Terkait masalah asuransi jiwa kredit, dia menjelaskan bahwa semuanya telah diatur dalam aturan Kementerian Keuangan No. 124/BMK.010/2008 terkait penyelenggaraan Lini usaha asuransi kredit.
“Pasal itu berbunyi pasal 1 nomor 2 peraturan Menteri Keuangan/2008 menyatakan asuransi kredit adalah lini usaha asuransi umum yang memberikan jaminan pemenuhan kewajiban finansial penerima kredit, apabila kredit tidak mampu memenuhi kewajibannya sesuai dengan perjanjian kredit,” ungkapnya.
“Asuransi ini dikenal dengan asuransi jiwa kredit. Asuransi jiwa kredit ini mengcover ketidakmampuan debitur dalam melunasi sisa pinjaman, akibat resiko meninggal,” lanjut Hj.patimatasang.
Jadi peran asuransi jiwa kredit ini mampu meringankan ahli waris ketika debitur itu meninggal, sisa hutang yang belum dibayarkan itu dianggap lunas. Berarti, semua lini bank wajib menyediakan asuransi jiwa kredit.

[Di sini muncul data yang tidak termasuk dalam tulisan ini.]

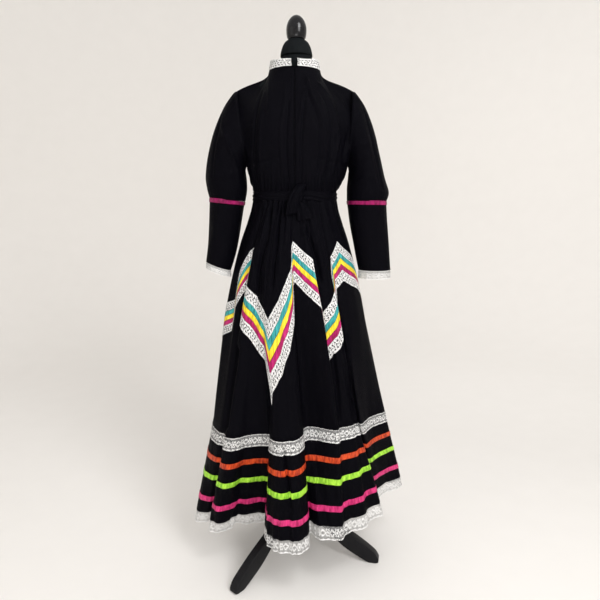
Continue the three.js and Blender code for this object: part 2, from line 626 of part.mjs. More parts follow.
for (const [name, side] of [['left', -1], ['right', 1]]) {
  const rows = collarRows(side, 0, 1, COLLAR_OPEN);
  const directions = outwardDirections(rows, false, fromAxis, true);
  addPiece(`collar_${name}`, clothWall({ rows, directions, inner: -CLOTH, outer: 0, ring: false }), BLACK_CLOTH);
  const laceRows = collarRows(side, 0.06, 0.94, COLLAR_OPEN + 1.5);
  const laceDirections = outwardDirections(laceRows, false, fromAxis, true);
  const shape = { rows: laceRows, directions: laceDirections, inner: LIFT, outer: LIFT + TRIM, ring: false };
  addPiece(`collar_lace_${name}`, clothWall(shape), WHITE_LACE);
}

// ---------------------------------------------------------------- sleeves
// A ring of a sleeve: an ellipse whose long axis runs from the inner to the outer point.
function sleeveRing(section, side) {
  return Array.from({ length: SLEEVE_SIDES }, (unused, i) => {
    const angle = (i / SLEEVE_SIDES) * Math.PI * 2;
    const share = (1 - Math.cos(angle)) / 2;
    const x = lerp(section.inX, section.outX, share);
    return new THREE.Vector3(side * x, section.deep * Math.sin(angle), lerp(section.inZ, section.outZ, share));
  });
}

function addSleeve(name, sleeve) {
  const { side } = sleeve;
  const middle = (section) => new THREE.Vector3((side * (section.inX + section.outX)) / 2, 0, (section.inZ + section.outZ) / 2);
  const wallOf = (sections, level) => {
    const rows = sections.map((section) => sleeveRing(section, side));
    const axis = sections.map(middle);
    const outside = (point) => {
      const nearest = axis.reduce((best, p) => (p.distanceTo(point) < best.distanceTo(point) ? p : best));
      return point.clone().sub(nearest);
    };
    return { rows, directions: outwardDirections(rows, true, outside, level) };
  };
  const upper = wallOf(sleeve.upper, false);
  upper.directions[0].forEach((direction) => direction.setX(0).normalize());
  addPiece(`sleeve_upper_${name}`, clothWall({ ...upper, inner: -CLOTH, outer: 0 }), BLACK_CLOTH);
  const lower = wallOf(sleeve.lower, true);
  addPiece(`sleeve_lower_${name}`, clothWall({ ...lower, inner: -CLOTH, outer: 0 }), BLACK_CLOTH);

  const [top, next] = sleeve.lower;
  const mix = (a, b, share) =>
    Object.fromEntries(Object.keys(a).map((key) => [key, lerp(a[key], b[key], share)]));
  const ribbonShare = SLEEVE_RIBBON / (top.inZ - next.inZ);
  const ribbon = wallOf([mix(top, next, 0.015), mix(top, next, 0.015 + ribbonShare)], true);
  addPiece(`sleeve_ribbon_${name}`, clothWall({ ...ribbon, inner: LIFT, outer: LIFT + TRIM }), MAGENTA, 0.4);

  const cuff = sleeve.lower[sleeve.lower.length - 1];
  const below = (drop) => ({ ...cuff, inZ: cuff.inZ - drop, outZ: cuff.outZ - drop });
  const lace = wallOf([below(SEAM), below(sleeve.lace.drop)], true);
  addPiece(`cuff_lace_${name}`, clothWall({ ...lace, inner: -TRIM, outer: 0 }), WHITE_LACE);
}

Object.entries(SLEEVES).forEach(([name, sleeve]) => addSleeve(name, sleeve));

// ---------------------------------------------------------------- belt
const BELT = { top: 1189, bottom: 1161, steps: 32, thick: 1.8 };

function beltRow(z, wide, deep, power) {
  return Array.from({ length: BELT.steps }, (unused, i) => {
    const angle = (i / BELT.steps) * Math.PI * 2;
    const [across, back] = [Math.sin(angle), -Math.cos(angle)];
    return new THREE.Vector3(
      wide * Math.sign(across) * Math.abs(across) ** power,
      deep * Math.sign(back) * Math.abs(back) ** power,
      z,
    );
  });
}

const beltRows = [beltRow(BELT.top, 122.8, 100.4, 0.9), beltRow(BELT.bottom, 124.2, 102.2, 1)];
const beltDirections = outwardDirections(beltRows, true, fromAxis, true);
addPiece('belt', clothWall({ rows: beltRows, directions: beltDirections, inner: 0, outer: BELT.thick }), BLACK_CLOTH);

// The knot in the middle of the back, a soft lump of folded cloth.
const KNOT = { x: 8, y: -115.2, z: 1176, wide: 18, thick: 12, high: 19 };
const knotRings = [];
for (let r = 1; r < 7; r += 1) {
  const rise = (r / 7) * Math.PI;
  knotRings.push(
    Array.from({ length: 12 }, (unused, i) => {
      const angle = (i / 12) * Math.PI * 2;
      const girth = Math.sin(rise) ** 0.7;
      return new THREE.Vector3(
        KNOT.x + KNOT.wide * girth * Math.sin(angle),
        KNOT.y - KNOT.thick * girth * Math.cos(angle),
        KNOT.z + KNOT.high * Math.cos(rise),
      );
    }),
  );
}
addPiece('belt_knot', loft(knotRings), BLACK_CLOTH);

// The two loose ends of the belt: the middle line of each, and the half width across it.
const BELT_ENDS = [
  {
    name: 'belt_end_left',
    line: [
      { x: 20, y: -113, z: 1208, half: 12 },
      { x: 13, y: -121.4, z: 1198, half: 14 },
      { x: 3, y: -126.4, z: 1180, half: 16 },
      { x: -3, y: -126.4, z: 1160, half: 17 },
      { x: -6, y: -124, z: 1142, half: 17 },
      { x: -8, y: -121.5, z: 1126, half: 17 },
    ],
  },
  {
    name: 'belt_end_right',
    line: [
      { x: 15, y: -116, z: 1158.2, half: 9 },
      { x: 22, y: -117.5, z: 1144, half: 16 },
      { x: 27, y: -118, z: 1126, half: 20 },
      { x: 29, y: -118, z: 1110, half: 21 },
    ],
  },
];
for (const end of BELT_ENDS) {
  const rows = end.line.map((p) => [-1, 0, 1].map((s) => new THREE.Vector3(p.x + s * p.half, p.y - (s === 0 ? 2 : 0), p.z)));
  const directions = rows.map((row) => row.map(() => new THREE.Vector3(0, -1, 0)));
  addPiece(end.name, clothWall({ rows, directions, inner: 0, outer: CLOTH, ring: false }), BLACK_CLOTH);
}

// ---------------------------------------------------------------- dress form
const formRings = FORM_OUTLINE.map((section) =>
  Array.from({ length: FORM_SIDES }, (unused, i) => {
    const angle = (i / FORM_SIDES) * Math.PI * 2;
    const depth = section.deep * Math.cos(angle) * Math.abs(Math.cos(angle)) ** section.point;
    const x = section.wide * Math.sin(angle) + (section.z > NAPE_Z ? NECK_LEAN : 0);
    return new THREE.Vector3(x, section.y - depth, section.z);
  }),
);
addPiece('form_body', loft(formRings), 0x121417, 0.9);

// Turned pieces: the radius at each height, from the bottom up.
function turned(profile, sides) {
  const line = [new THREE.Vector2(0, profile[0].z), ...profile.map((p) => new THREE.Vector2(p.r, p.z))];
  line.push(new THREE.Vector2(0, profile[profile.length - 1].z));
  const geometry = new THREE.LatheGeometry(line, sides);
  geometry.rotateX(Math.PI / 2);
  return geometry;
}

const NECK_CAP = [
  { r: 46, z: FORM_TOP_Z + SEAM },
  { r: 44, z: 1582 },
  { r: 39, z: 1598 },
  { r: 31, z: 1610 },
  { r: 22, z: 1616 },
];
const FINIAL = [
  { r: 24, z: 1616.4 },
  { r: 26.5, z: 1622 },
  { r: 29, z: 1636 },
  { r: 28, z: 1650 },
  { r: 23, z: 1665 },
  { r: 14, z: 1676 },
  { r: 5, z: FINIAL_TOP_Z },
];
addPiece('neck_cap', turned(NECK_CAP, 16), 0x121417, 0.9).position.setX(NECK_LEAN);
addPiece('finial', turned(FINIAL, 16), BLACK_GLOSS, 0.2).position.setX(NECK_LEAN);

// ---------------------------------------------------------------- stand
const POLE_FOOT = STAND.hubTop + SEAM;
const POLE_HEAD = FORM_OUTLINE[0].z - SEAM;
const pole = new THREE.CylinderGeometry(STAND.poleRadius, STAND.poleRadius, POLE_HEAD - POLE_FOOT, 16);
pole.rotateX(Math.PI / 2);
addPiece('pole', pole, BLACK_GLOSS, 0.3, 0.5).position.set(0, 0, (POLE_HEAD + POLE_FOOT) / 2);

const HUB = [
  { r: 14, z: STAND.hubBottom - 16 },
  { r: 24, z: STAND.hubBottom - 6 },
  { r: STAND.hubRadius, z: STAND.hubBottom },
  { r: STAND.hubRadius, z: STAND.hubTop - 12 },
  { r: 20, z: STAND.hubTop },
];
addPiece('hub', turned(HUB, 16), BLACK_GLOSS, 0.35);

// Side view of a leg: distance from the pole, and heights of its lower and upper edges.
const LEG_OUTLINE = [
  { r: STAND.hubRadius + SEAM, low: 152, high: 214 },
  { r: 60, low: 138, high: 194 },
  { r: 95, low: 108, high: 158 },
  { r: 130, low: 76, high: 125 },
  { r: 165, low: 46, high: 104 },
  { r: 200, low: 24, high: 83 },
  { r: 230, low: 8, high: 63 },
  { r: 248, low: 0, high: 50 },
  { r: 268, low: 0, high: 33 },
  { r: STAND.legReach, low: 4, high: 15 },
];
const legShape = new THREE.Shape();
LEG_OUTLINE.forEach((p, i) => (i === 0 ? legShape.moveTo(p.r, p.low) : legShape.lineTo(p.r, p.low)));
[...LEG_OUTLINE].reverse().forEach((p) => legShape.lineTo(p.r, p.high));
legShape.closePath();

LEG_ANGLES.forEach((degrees, i) => {
  const leg = new THREE.ExtrudeGeometry(legShape, { depth: STAND.legThick, bevelEnabled: false });
  leg.translate(0, 0, -STAND.legThick / 2);
  leg.rotateX(Math.PI / 2);
  addPiece(`leg_${i + 1}`, leg, BLACK_GLOSS, 0.35).rotation.z = radians(degrees - 90);
});

// ---------------------------------------------------------------- origin
// Moves the whole to stand centred on the origin.
const extent = new THREE.Box3().setFromObject(model);
model.position.set(-(extent.min.x + extent.max.x) / 2, -(extent.min.y + extent.max.y) / 2, 0);
model.updateMatrixWorld(true);

export default model;
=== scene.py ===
# A black Jalisco folk dance dress on a limbless dress form with a three-legged stand.
# Metres, +Z up. The wearer's back, with the zip and the knotted belt, faces -Y, and +X is to the
# right of someone who looks at that back.
import math

import bmesh
import bpy
import numpy as np
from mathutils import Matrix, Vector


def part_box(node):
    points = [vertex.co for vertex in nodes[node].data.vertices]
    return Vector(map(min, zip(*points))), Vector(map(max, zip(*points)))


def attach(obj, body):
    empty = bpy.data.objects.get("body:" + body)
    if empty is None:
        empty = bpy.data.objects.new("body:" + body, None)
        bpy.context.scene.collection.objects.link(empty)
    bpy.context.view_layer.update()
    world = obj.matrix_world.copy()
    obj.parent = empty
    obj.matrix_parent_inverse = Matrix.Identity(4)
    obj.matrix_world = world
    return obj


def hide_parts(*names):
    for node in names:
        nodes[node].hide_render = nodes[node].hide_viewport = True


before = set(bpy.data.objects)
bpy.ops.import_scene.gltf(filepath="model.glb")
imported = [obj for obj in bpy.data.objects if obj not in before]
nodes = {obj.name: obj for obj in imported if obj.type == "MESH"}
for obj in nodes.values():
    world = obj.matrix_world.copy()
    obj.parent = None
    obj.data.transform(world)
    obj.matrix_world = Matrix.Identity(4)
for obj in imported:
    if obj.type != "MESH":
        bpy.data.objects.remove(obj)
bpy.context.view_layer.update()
bpy.ops.object.select_all(action="DESELECT")
pole_low, pole_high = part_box("pole")
AXIS_X = (pole_low.x + pole_high.x) / 2
AXIS_Y = (pole_low.y + pole_high.y) / 2

# ---------------------------------------------------------------- camera
# Someone of usual height stands 1.65 m behind the stand's pole and looks down a little at the
# waist, with a lens that is slightly wide.
CAMERA_ASIDE, CAMERA_BACK, CAMERA_HIGH = 0.0153, 1.652, 1.151  # from the pole, and from the floor
CAMERA_TURN = 80  # degrees up from looking straight down
CAMERA_LENS, CAMERA_SENSOR = 32.4, 36  # millimetres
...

Adapun pihak bank BRI cabang takalar ini tak memakai aturan kementrian kuangan dan aturan pojk,serta aturan BI.Dimana pihak bank BRI cabang takalar ini juga dinilai memeiki sifat arogan terhadap wartawan dengan menghalang halangi tugas wartwan saat ingin konfirmasi dimana dalam aturan UUD pokok pers no 40 tahun 1999 pasal 18 ayat 1 menyatakan, “Setiap orang yang secara melawan hukum dengan sengaja melakukan tindakan yang berakibat menghambat atau menghalangi pelaksanaan ketentuan Pasal 4 ayat (2) dan ayat (3) dipidana dengan pidana penjara paling lama 2 (dua) tahun atau denda paling banyak Rp.500.000.000,00 (lima ratus juta rupiah).” Kemudian Pasal 18 ayat (2), “Perusahaan pers yang melanggar ketentuan Pasal 5 ayat (1) dan ayat (2), serta Pasal 13 dipidana dengan pidana denda paling banyak Rp.500.000.000,00 (lima ratus juta rupiah),"Jelas tim media.